** Requirement **
Gather all lines with the word "materials" in them.

---+---

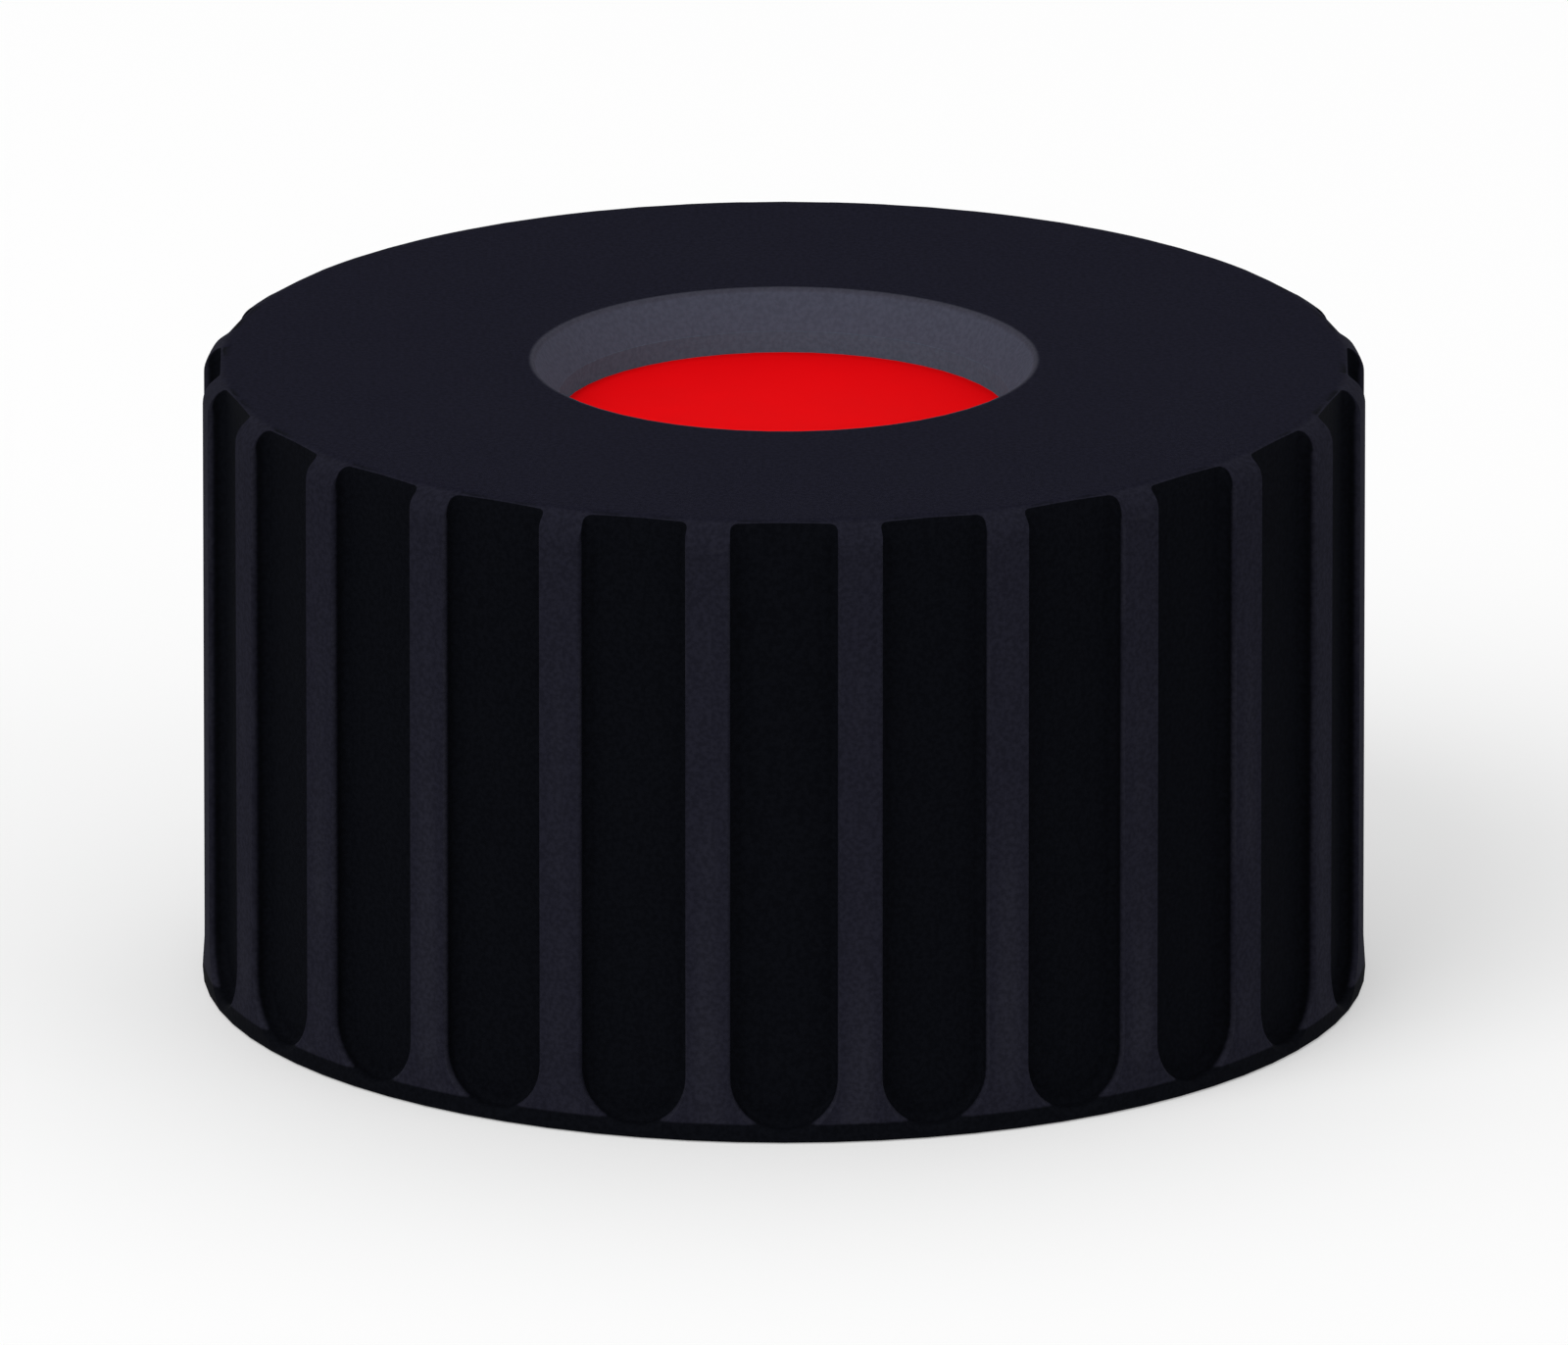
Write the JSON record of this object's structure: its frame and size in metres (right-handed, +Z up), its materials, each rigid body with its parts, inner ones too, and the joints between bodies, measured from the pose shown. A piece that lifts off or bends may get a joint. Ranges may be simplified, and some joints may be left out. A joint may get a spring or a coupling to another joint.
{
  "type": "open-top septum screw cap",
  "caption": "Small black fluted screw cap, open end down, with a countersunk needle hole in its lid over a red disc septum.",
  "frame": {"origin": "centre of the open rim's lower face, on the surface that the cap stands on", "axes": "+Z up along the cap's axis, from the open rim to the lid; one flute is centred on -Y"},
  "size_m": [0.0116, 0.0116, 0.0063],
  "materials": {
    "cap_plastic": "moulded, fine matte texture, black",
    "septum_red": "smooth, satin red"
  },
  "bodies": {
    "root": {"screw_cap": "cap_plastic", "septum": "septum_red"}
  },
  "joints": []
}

---+---

** Task solution **
Write the JSON record of this object's structure: its frame and size in metres (right-handed, +Z up), its materials, each rigid body with its parts, inner ones too, and the joints between bodies, measured from the pose shown. A piece that lifts off or bends may get a joint. Ranges may be simplified, and some joints may be left out. A joint may get a spring or a coupling to another joint.
  "materials": {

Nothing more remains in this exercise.